When the educational space is represented from the learners’ perspective, instructors and facilitators are confident that their presence is part of a decision process. Rather than withdrawing their presence and guidance for fear of looming as an authority figure, instructors find niches where their roles fit into the individual ecology of each learner they are responsible for. Trust builds between educators and learners so that each can lead and share ideas in spaces surveyed by educators and cultivated by learners, where even the act of delegating control over activity and content is a matter of choice.

In open online education, the ability for for learners to connect with each other, to connect with content, and to exercise control over their learning pathways does not relieve educators of the responsibility that they shoulder for learners participating in the spaces and experiences that were designed for these purposes. Educators may increasingly demand a certain point or level of learner autonomy and motivation; however, this expectation carries with it a certain level of trust in learners. Educators have a responsibility not to sell learners short, allowing them to access and engage the ideas and the design of educators critically, to confront the decisions and discussions of the educator as suggestion rather than directive.

Words such as decentralized education and distributed learning uphold certain standards, presenting the learning process from a panned-back perspective that aid theoretical, instrumental, administrative, and even ‘big data’ discussions. Lost in the word decentralize is that (optimally so) education does not remove all centers, but creates any number of them. Lost in the word distribute is that a sense of allotment represents a starting point only, and that learning is anything but a zero-sum activity.

Diagrams of centralized, decentralized, and distributed network designs
Centralised-decentralised-distributed.png, from user 1983 on Wikipedia. Licensed CC BY-SA.

These concepts come to Education discourse via the field of computer and information networking. Paul Baran, in his seminal work on distributed communications networks, diagramed the concepts that these words represent, illustrating some of what each word connotes and implies. Written in 1964 to offer a perspective on sharing information where points are interconnected and can be routed in countless directions based on traffic, Baran’s concern was to provide a system that could survive attack and destruction of some of the switch points. Baran and his work have been integral to the development of today’s Internet, and in understanding how information flows between people connected and communicating through digital technology. Educators have found value in associating these words with current teaching practice, perhaps neglecting the role and importance of the learner in favor of familiarization with the network as a whole.

Although these representations may capture a trait of digital learning environments, they miss the essence of human learning immersed in a digital world. The striking similarity between all three of the diagrams shown is that all of the connections and nodes are interchangeable. What does this communicate to the learner, who is ultimately represented by an indistinguishable black dot?

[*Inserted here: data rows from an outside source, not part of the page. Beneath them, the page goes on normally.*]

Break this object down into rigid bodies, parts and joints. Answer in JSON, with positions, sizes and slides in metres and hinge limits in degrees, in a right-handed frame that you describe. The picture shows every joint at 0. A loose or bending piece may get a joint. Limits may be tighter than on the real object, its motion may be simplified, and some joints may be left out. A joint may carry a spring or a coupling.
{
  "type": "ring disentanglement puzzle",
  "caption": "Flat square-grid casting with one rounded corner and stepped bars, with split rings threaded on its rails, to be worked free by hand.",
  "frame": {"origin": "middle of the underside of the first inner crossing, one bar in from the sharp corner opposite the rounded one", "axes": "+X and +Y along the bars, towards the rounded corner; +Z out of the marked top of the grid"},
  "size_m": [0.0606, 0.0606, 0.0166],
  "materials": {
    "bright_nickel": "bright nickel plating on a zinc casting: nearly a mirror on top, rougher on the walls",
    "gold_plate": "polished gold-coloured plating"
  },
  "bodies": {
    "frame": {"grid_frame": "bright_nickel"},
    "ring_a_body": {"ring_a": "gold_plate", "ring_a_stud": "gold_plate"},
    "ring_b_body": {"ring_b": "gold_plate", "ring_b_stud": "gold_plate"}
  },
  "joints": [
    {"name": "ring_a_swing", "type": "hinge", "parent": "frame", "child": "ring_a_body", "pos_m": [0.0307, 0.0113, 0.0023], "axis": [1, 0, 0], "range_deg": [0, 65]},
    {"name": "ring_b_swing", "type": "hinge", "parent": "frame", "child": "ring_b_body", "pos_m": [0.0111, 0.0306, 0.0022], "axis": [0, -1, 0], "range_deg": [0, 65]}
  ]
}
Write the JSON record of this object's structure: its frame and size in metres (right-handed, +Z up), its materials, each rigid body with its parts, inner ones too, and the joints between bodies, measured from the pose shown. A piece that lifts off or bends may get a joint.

A diagram drawn from the learner’s perspective would need to distinguish between the potential and the actual; it would need show that connections anchor to learning goals, prior learning, and the context of that particular black dot; a diagram with the learner in mind would somehow need to show that the lines and dots that represent learners and relationships are anything but interchangeable. Such a diagram would need to be dynamic, multi-faceted, and likely would not suit this style of visualization. But, this is the heart of the matter — choosing the representation that best suits the thought you want to communicate, and the space that you want to create.